Sometimes we know instinctively when something is good for us, like owning a cat or eating chocolate (OK, perhaps chocolate isn’t the best example!) So it’s especially pleasing when science agrees with what we already know and says “Yep, cats are good for us.”
But what we probably aren’t pre-paw-ed for is just how much cat ownership benefits our mental and physical health. From improved survival after a heart attack to men becoming more attractive to women, owning a cat can make a material difference to your life. So let’s look at just how much good those ankle-rubbing, purr-machines do for us two-leggers.
Imagine a global pharmaceutical company developed a new drug that meant you were 30% less likely to die of a heart attack. That drug would be BIG news and make the company millions if not billions of dollars.
The truth is that ‘drug’ already exists and you don’t need a prescription. Cats.
The University of Minnesota analyzed data that showed cat owners were 30 – 40 % less likely to die of a heart attack than matched group of people that didn’t own a cat. Indeed, of those folk that had already suffered a heart attack and recovered, 28% of non-pet owners died before the year was out, whereas only 3% of pet owners died within 12 months.
Stroke for Stroke
Owning a cat reduces the risk of having a stroke, as petting and soothing a cat reduces blood pressure. In one study people had their blood pressure measured whilst performing a stressful task, such as speaking in public. They then repeated the task but in the presence of their cat. The results showed that having the company of the cat kept blood pressure normal, despite being subject to stress.
But the benefits of stroking don’t end there because it also reduces blood triglyceride and cholesterol levels, both of which are recognized contributors to cardiovascular disease and strokes.
Another benefit of having a feline friend is they reduce stress. Indeed, when scientist measure levels of stress hormones such as adrenaline and cortisol, they are markedly lower among cat owners than non-cat people.
It seems sharing your life with a cat acts as a distraction from the pressures of the outside world. Cats are great listeners and what’s more they don’t pass judgement, which makes them good to talk to. In turn this is linked to a reduced incidence of mental health problems, addictive behavior, and even suicide.
Cats are expert nappers so you think they’d be able to teach us a thing or two about sleep. And it seems they can. Recently the Mayo Clinic Center for Sleep Medicine decided to settle once and for all whether pets in the bedroom are a good or bad thing.
They found that 41% of people found they slept better because of the presence of a pet, while half that number said the pet disturbed them. It’s thought the explanation lies in the sense of companionship and security the presence of a pet provides, which helps us to rest better.

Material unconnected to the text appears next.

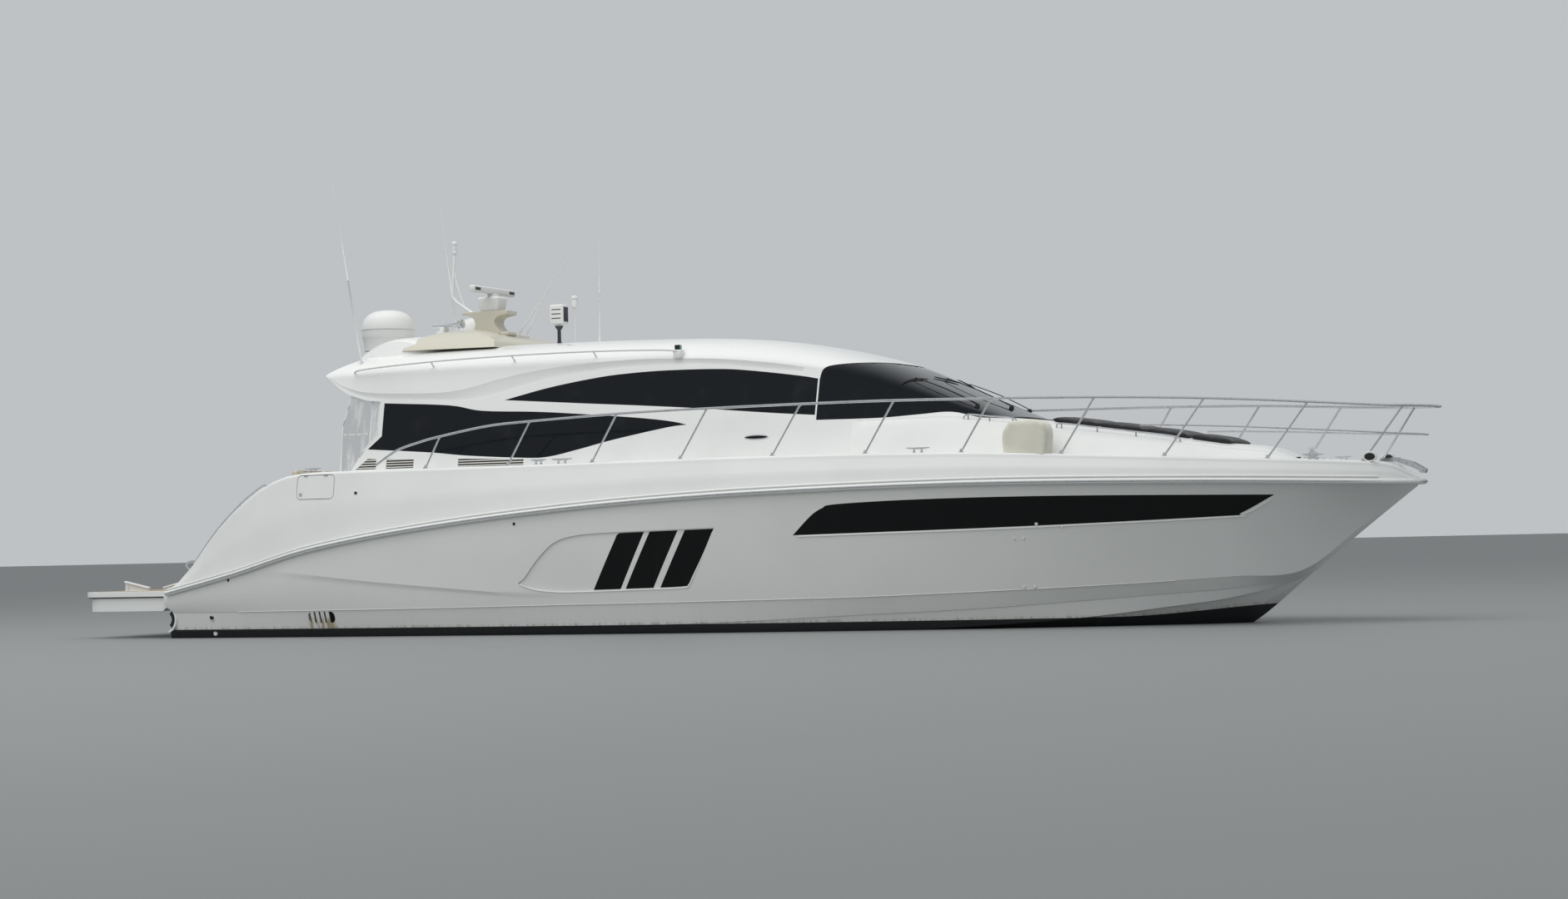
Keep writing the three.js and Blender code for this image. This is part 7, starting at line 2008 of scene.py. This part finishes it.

Indeed, gazing on our pet promotes the release of the ‘love’ hormone, oxytocin. (This is the same hormone a nursing mother gives off when she sees her baby.) So having a cat close also helps with feelings of happiness and contentment.
There is such a thing as ‘too clean to be healthy.’ Modern disinfectants and high standards of hygiene mean less exposure to bugs that would otherwise stimulate the immune system. In the absence of a ‘challenge’ the under-worked immune system of a developing child, looks for something else to cut its teeth on…and allergies develop.
The presence of a pet in the house can change all this. Cat dander, whilst no unhealthy in itself, provides a first class work out for the immune system, which in turn means it’s got less time on its hands to waste on allergic reactions, including those that trigger asthma.
The National Institute of Health went so far as to issue a statement saying the children under the age of one, who spent time with a cat, were less likely to go on and develop common allergies to pollens (hay fever) and dust mites. It should however be noted that once a child already has allergies, then the pet’s presence is not so helpful.
Solitary but Sociable
Cats are by nature solitary animals but with sociable tendencies. This is ironic because they also help people who live alone, feel less isolated. Owning a cat in some way compensates for the absence of a human companion, and reduces feelings of isolation. Also, cats help people to mix as chatting about their cat is a great ice breaker in a social situation.
Another great thing is women find men who own a cat, more attractive than non-cat owning men. It seems the men get to bask in the reflected glory of those most feline of traits, intelligence and sensitivity, which goes down well with the ladies.
If you need yet more reasons before embarking on cat ownership, there are always the bragging rights. Cat owners are more likely to hold a college degree than dog owners, and therefore a higher percentage of cat owners are arguably ‘more intelligent’ (whatever that means!)
However, it’s not feline cunning rubbing off on the people that make them clever, but more the other way round. Those college grads are so busy earning a living to pay off their loans that an independent cat is a better option as a pet than a dog which needs regular walks.
And last but not least, let’s end with a final piece of good news. Those that own a cat make fewer visits to the doctor each year, than non-cat owners. Sounds to us like the purr-fect reason to commit to a feline companion!